Alors manœuvre politique ou réelles tensions sur l’approvisionnement mondial ? Pour Sylvie Matelly, économiste et directrice adjointe de l’Institut de relations internationales et stratégiques (Iris), aucun doute : « La pénurie est devant la porte ». En l’Europe, le manque pourrait même se faire sentir dès 2030, selon un récent rapport du Shift Project(1). En effet, avec un « risque de contraction sur les approvisionnements pouvant aller jusqu’à 8 % », les conséquences seraient « potentiellement destructrices pour l’économie et pour l’équilibre des sociétés en général », indique le rapport. Un risque pris très au sérieux par Sylvie Matelly : « Les états sont coincés entre les besoins des consommateurs et les objectifs de neutralité carbone. Les gens et les entreprises ont encore besoin de pétrole pour vivre et sans eux, les états perdent en poids à l’international ». Mais pour Jean-Pierre Favennec, consultant dans le secteur de l’énergie, la pénurie n’a rien à voir avec les réserves pétrolières : « nous ne manquons pas de pétrole, mais d’investissements ». Poussés par les objectifs de réduction des gaz à effet de serre, les pays développés ont en effet réduit leur soutien financier aux énergies fossiles, notamment à l’occasion de la COP26. « Nous devons réduire notre empreinte carbone, c’est un fait, mais nous ne devons pas nécessairement nous passer du pétrole », insiste le consultant.

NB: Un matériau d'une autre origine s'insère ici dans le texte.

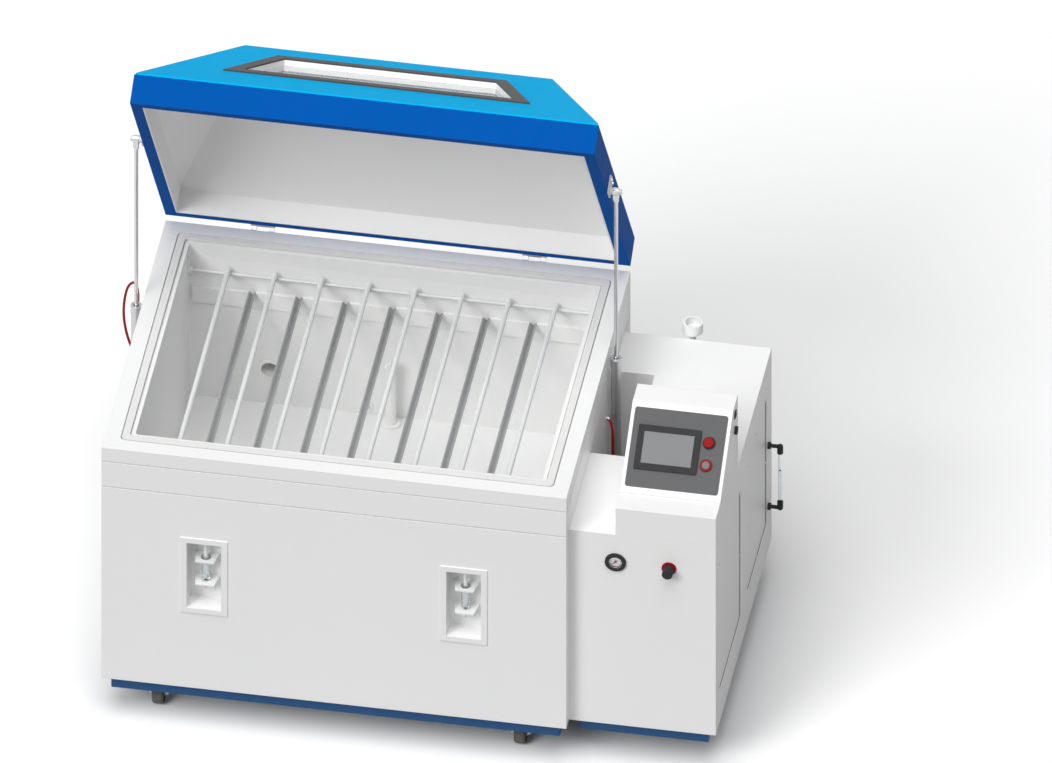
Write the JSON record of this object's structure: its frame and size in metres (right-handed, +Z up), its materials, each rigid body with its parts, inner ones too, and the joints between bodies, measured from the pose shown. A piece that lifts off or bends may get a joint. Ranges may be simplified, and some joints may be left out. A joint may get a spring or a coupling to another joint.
{
  "type": "salt spray test chamber",
  "caption": "Corrosion test chamber: a white double-walled tub on castors with a raised blue hipped lid, air cylinders and a side cabinet with a control console.",
  "frame": {"origin": "middle of the object's box on the floor, with the lid raised", "axes": "+X towards the side cabinet, +Y from the tub's front to the hinge side, +Z up"},
  "size_m": [1.9628, 1.1752, 2.0021],
  "materials": {
    "pp_white": "satin",
    "pp_grey": "matt",
    "pp_blue": "satin",
    "seal_rubber": "matt",
    "blue_steel": "satin",
    "rod_plastic": "satin",
    "clear_plastic": "clear",
    "stainless": "brushed",
    "zinc_steel": "zinc plated",
    "wheel_rubber": "matt",
    "cast_aluminium": "satin",
    "rod_chrome": "polished",
    "hose_red": "satin",
    "window_black": "satin",
    "panel_grey": "satin",
    "black_plastic": "satin",
    "screen_glass": "gloss",
    "red_plastic": "gloss",
    "button_grey": "satin",
    "cabinet_white": "satin"
  },
  "bodies": {
    "root": {"base_frames": "blue_steel", "tub_shell": "pp_white", "tub_band": "pp_white", "rim_flange": "pp_white", "rim_seal": "seal_rubber", "inner_liner": "pp_grey", "rack_brackets": "pp_grey", "rack_rods": "rod_plastic", "vee_bars": "rod_plastic", "spray_tower": "pp_grey", "fog_funnels": "clear_plastic", "drop_tubes": "pp_grey", "pocket_boxes": "pp_white", "pocket_shelves": "pp_white", "measuring_cylinders": "clear_plastic", "drain_taps": "pp_grey", "jacket_heater": "stainless", "waste_stubs": "pp_grey", "tub_hinges": "stainless", "lower_brackets": "cast_aluminium", "cabinet_shell": "cabinet_white", "side_covers": "cabinet_white", "saturator_barrel": "stainless", "brine_tank": "pp_grey", "gauge_case": "black_plastic", "gauge_lens": "clear_plastic", "regulator_body": "red_plastic", "level_tube": "clear_plastic", "level_fittings": "black_plastic", "filling_funnel": "pp_white", "console_housing": "cabinet_white", "console_panel": "panel_grey", "screen_bezel": "black_plastic", "touch_screen": "screen_glass", "button_rings": "black_plastic", "console_sockets": "black_plastic"},
    "lid": {"lid_shell": "pp_blue", "lid_liner": "pp_grey", "window_frame": "window_black", "window_pane": "clear_plastic", "lid_hinges": "stainless", "lid_brackets": "pp_white"},
    "barrel_l": {"barrel_left": "cast_aluminium", "air_hose_left": "hose_red"},
    "barrel_r": {"barrel_right": "cast_aluminium", "air_hose_right": "hose_red"},
    "rod_l": {"rod_left": "rod_chrome"},
    "rod_r": {"rod_right": "rod_chrome"},
    "pointer": {"gauge_pointer": "red_plastic"},
    "knob": {"regulator_knob": "black_plastic"},
    "stop": {"stop_button": "red_plastic"},
    "start": {"start_button": "button_grey"},
    "fork_front_left_b": {"fork_front_left": "zinc_steel"},
    "wheel_front_left_b": {"wheel_front_left": "wheel_rubber"},
    "fork_front_right_b": {"fork_front_right": "zinc_steel"},
    "wheel_front_right_b": {"wheel_front_right": "wheel_rubber"},
    "fork_back_left_b": {"fork_back_left": "zinc_steel"},
    "wheel_back_left_b": {"wheel_back_left": "wheel_rubber"},
    "fork_back_right_b": {"fork_back_right": "zinc_steel"},
    "wheel_back_right_b": {"wheel_back_right": "wheel_rubber"}
  },
  "joints": [
    {"name": "lid_hinge", "type": "hinge", "parent": "root", "child": "lid", "pos_m": [-0.20663, 0.52844, 1.035], "axis": [1, 0, 0], "range_deg": [0, 56]},
    {"name": "barrel_tilt_left", "type": "hinge", "parent": "root", "child": "barrel_l", "pos_m": [-0.92912, 0.13664, 0.44], "axis": [1, 0, 0], "range_deg": [0, 28]},
    {"name": "barrel_tilt_right", "type": "hinge", "parent": "root", "child": "barrel_r", "pos_m": [0.51587, 0.13664, 0.44], "axis": [1, 0, 0], "range_deg": [0, 28]},
    {"name": "rod_pivot_left", "type": "hinge", "parent": "lid", "child": "rod_l", "pos_m": [-0.92912, 0.13694, 1.62614], "axis": [1, 0, 0], "range_deg": [-28.4, 0]},
    {"name": "rod_pivot_right", "type": "hinge", "parent": "lid", "child": "rod_r", "pos_m": [0.51587, 0.13694, 1.62614], "axis": [1, 0, 0], "range_deg": [-28.4, 0]},
    {"name": "gauge_needle", "type": "hinge", "parent": "root", "child": "pointer", "pos_m": [0.63338, -0.53856, 0.769], "axis": [0, 1, 0], "range_deg": [0, 270], "stiffness_Nm_per_rad": 0.002},
    {"name": "regulator_turn", "type": "hinge", "parent": "root", "child": "knob", "pos_m": [0.79438, -0.55456, 0.767], "axis": [0, 1, 0], "range_deg": [-360, 360]},
    {"name": "stop_push", "type": "slide", "parent": "root", "child": "stop", "axis": [0, 0.6251, -0.7805], "range_m": [0, 0.003], "stiffness_N_per_m": 800, "springref_m": -0.001},
    {"name": "start_push", "type": "slide", "parent": "root", "child": "start", "axis": [0, 0.6251, -0.7805], "range_m": [0, 0.003], "stiffness_N_per_m": 800, "springref_m": -0.001},
    {"name": "swivel_front_left", "type": "hinge", "parent": "root", "child": "fork_front_left_b", "pos_m": [-0.75162, -0.49956, 0.09], "axis": [0, 0, 1], "continuous": true},
    {"name": "roll_front_left", "type": "hinge", "parent": "fork_front_left_b", "child": "wheel_front_left_b", "pos_m": [-0.75162, -0.47756, 0.0375], "axis": [1, 0, 0], "continuous": true},
    {"name": "swivel_front_right", "type": "hinge", "parent": "root", "child": "fork_front_right_b", "pos_m": [0.33837, -0.49956, 0.09], "axis": [0, 0, 1], "continuous": true},
    {"name": "roll_front_right", "type": "hinge", "parent": "fork_front_right_b", "child": "wheel_front_right_b", "pos_m": [0.33837, -0.47756, 0.0375], "axis": [1, 0, 0], "continuous": true},
    {"name": "swivel_back_left", "type": "hinge", "parent": "root", "child": "fork_back_left_b", "pos_m": [-0.75162, 0.42444, 0.09], "axis": [0, 0, 1], "continuous": true},
    {"name": "roll_back_left", "type": "hinge", "parent": "fork_back_left_b", "child": "wheel_back_left_b", "pos_m": [-0.75162, 0.44644, 0.0375], "axis": [1, 0, 0], "continuous": true},
    {"name": "swivel_back_right", "type": "hinge", "parent": "root", "child": "fork_back_right_b", "pos_m": [0.33837, 0.42444, 0.09], "axis": [0, 0, 1], "continuous": true},
    {"name": "roll_back_right", "type": "hinge", "parent": "fork_back_right_b", "child": "wheel_back_right_b", "pos_m": [0.33837, 0.44644, 0.0375], "axis": [1, 0, 0], "continuous": true}
  ],
  "couplings": [
    {"joint": "barrel_tilt_left", "follows": "lid_hinge", "ratio": 0.4968},
    {"joint": "barrel_tilt_right", "follows": "lid_hinge", "ratio": 0.4968},
    {"joint": "rod_pivot_left", "follows": "lid_hinge", "ratio": -0.5032},
    {"joint": "rod_pivot_right", "follows": "lid_hinge", "ratio": -0.5032}
  ]
}
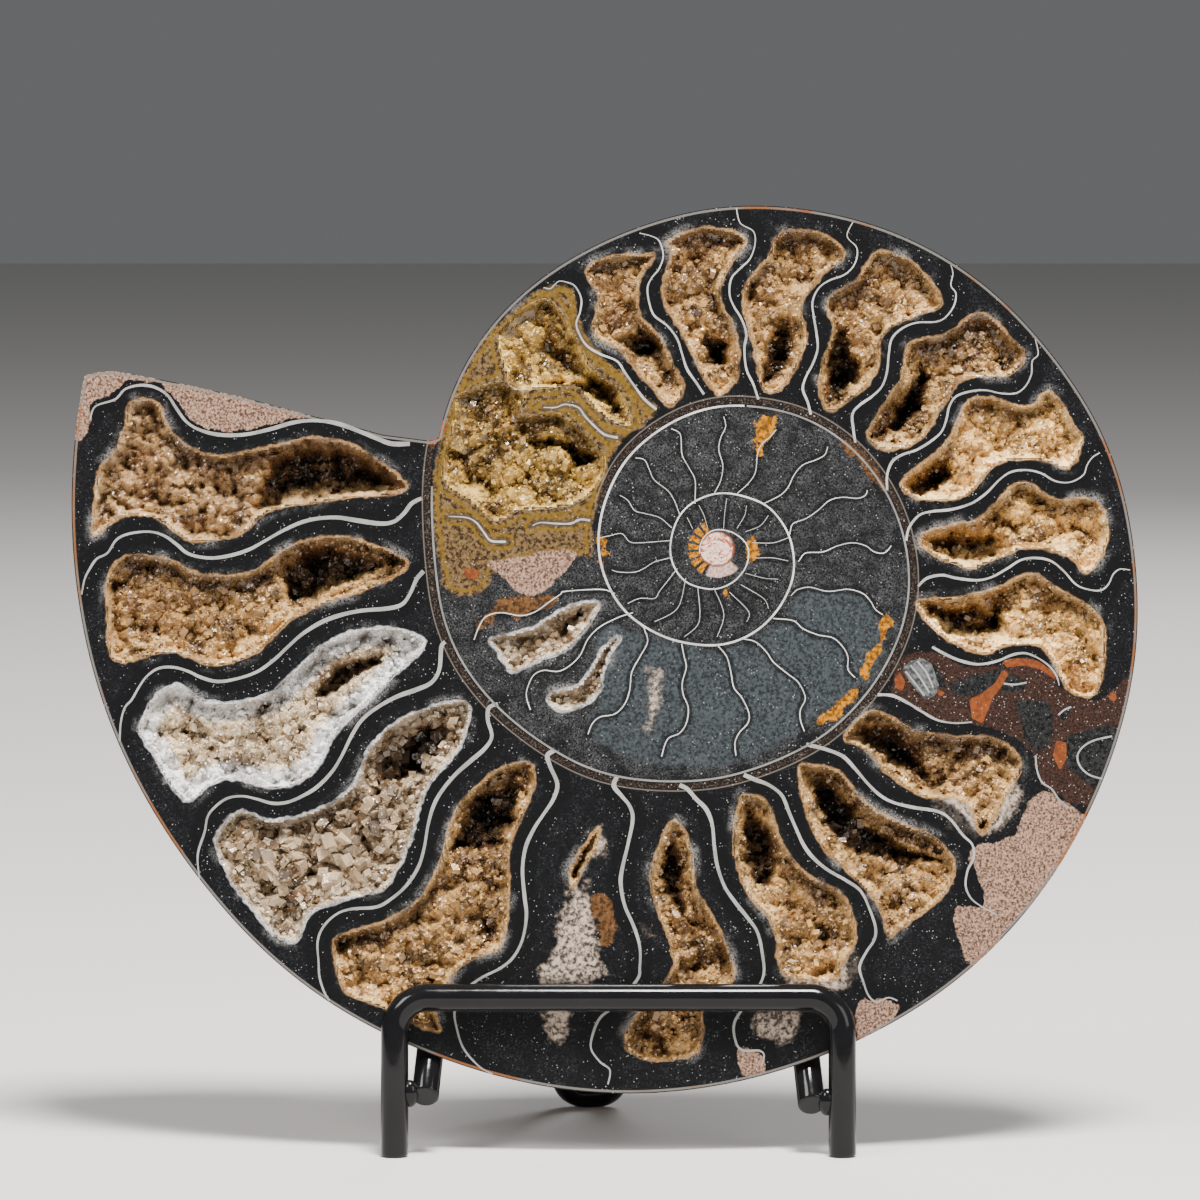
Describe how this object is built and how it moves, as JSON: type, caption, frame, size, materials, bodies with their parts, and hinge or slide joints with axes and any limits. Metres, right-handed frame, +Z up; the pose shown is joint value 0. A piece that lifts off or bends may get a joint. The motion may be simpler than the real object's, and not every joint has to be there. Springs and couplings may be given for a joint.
{
  "type": "polished cleoniceras ammonite half on a wire stand",
  "caption": "Cut and polished half of a large ammonite, its crystal-lined chambers showing, leaning back on a bent black wire easel.",
  "frame": {"origin": "middle of the footprint's bounding box, on the surface the stand rests on", "axes": "+X to the viewer's right along the longest extent, +Y from the polished face to the back, +Z up"},
  "size_m": [0.1632, 0.0596, 0.1437],
  "materials": {
    "polished_fossil": "polished",
    "calcite_crystals": "satin",
    "black_lacquer": "gloss"
  },
  "bodies": {
    "root": {"ammonite": "polished_fossil", "crystal_lining_01": "calcite_crystals", "crystal_lining_02": "calcite_crystals", "crystal_lining_03": "calcite_crystals", "crystal_lining_04": "calcite_crystals", "crystal_lining_05": "calcite_crystals", "crystal_lining_06": "calcite_crystals", "crystal_lining_07": "calcite_crystals", "crystal_lining_08": "calcite_crystals", "crystal_lining_09": "calcite_crystals", "crystal_lining_10": "calcite_crystals", "crystal_lining_11": "calcite_crystals", "crystal_lining_12": "calcite_crystals", "crystal_lining_13": "calcite_crystals", "crystal_lining_14": "calcite_crystals", "crystal_lining_15": "calcite_crystals", "crystal_lining_16": "calcite_crystals", "crystal_lining_17": "calcite_crystals", "crystal_lining_18": "calcite_crystals", "crystal_lining_19": "calcite_crystals", "crystal_lining_20": "calcite_crystals", "crystal_lining_21": "calcite_crystals", "crystal_lining_22": "calcite_crystals", "front_frame": "black_lacquer", "back_frame": "black_lacquer"}
  },
  "joints": []
}
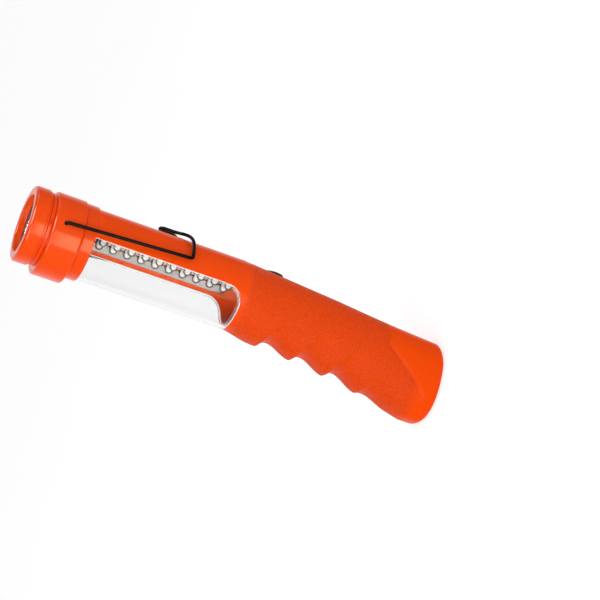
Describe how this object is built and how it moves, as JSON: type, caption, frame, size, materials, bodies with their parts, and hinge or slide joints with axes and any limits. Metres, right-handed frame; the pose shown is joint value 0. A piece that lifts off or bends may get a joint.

Des richesses naturellement mieux réparties

Pourtant à l’échelle internationale, la tendance est claire : « Nous allons passer d’une dépendance à l’énergie fossile, à une dépendance en matières premières non énergétiques », expliquent Sylvie Matelly et Jean-Pierre Favennec. Et la différence est de taille : contrairement au pétrole, dont la disponibilité diminue à mesure qu’il est brûlé, les « matières non-énergétiques », quant à elles, se recyclent et se substituent. « La demande pour ce type de matière première n’est pas nécessairement croissante, car on apprend peu à peu à les économiser et à les recycler », complète l’économiste. Ces matériaux – le lithium, le cobalt, les terres rares(2), pour ne citer qu’eux – sont également mieux répartis à la surface du globe, diminuant de fait, le risque d’emprise et de dépendance des pays. Une donnée que nuance tout de même Jean-Pierre Favennec : « Environ 50 % des réserves mondiales de lithium, de cobalt et de terres rares, sont répartis respectivement dans trois pays : le Chili, la République Démocratique du Congo et la Chine ». Et si leur extraction reste aujourd’hui une activité très polluante, tous les pays semblent prêts au sacrifice : la Chine et les États-Unis en tête, mais aussi l’Europe ; Barbara Pompili ayant annoncé un projet de mine de lithium en France, qui couvrirait 10 à 30 % des besoins européens.

Inégalités mondiales

Mais ce n’est pas tant la pénurie en pétrole qui est à craindre en Europe, que ses conséquences au-delà de nos frontières. Sylvie Matelly explique : « Il y aura une précarisation d’une partie de nos sociétés occidentales, c’est certain. Mais la crise frappera en premier les pays pauvres et en développement, qui ne pourront plus payer pour accéder au pétrole, devenu trop cher ». Double sanction donc, pour ceux qui ne pourront pas profiter du pétrole pour se développer, et subiront ses conséquences climatiques. « Il y aura certainement de nouveaux conflits, des famines, des réfugiés climatiques », décrit l’économiste, que le reste du monde aura donc à charge. Des situations que certains pays connaissent déjà, à l’exemple de Madagascar, frappé à l’été 2021 par une terrible sécheresse. « Quelle que soit la source de notre énergie, insistent unanimement Jean-Pierre Favennec et Sylvie Matelly, le monde aspire à la croissance énergétique, alors la géopolitique restera la même. Il y aura toujours la même compétition entre les pays, le même trio de tête [États-Unis, Chine, Europe] ». À moins, bien-sûr, d’un profond bouleversement du système.

 

Notes de bas de page :

(1)https://theshiftproject.org – étude sur le déclin de l'approvisionnement de l'UE en pétrole.

(2)Terres rares : groupe de métaux aux propriétés voisines, qui entrent dans la fabrication de nombreux produits technologiques et électroniques.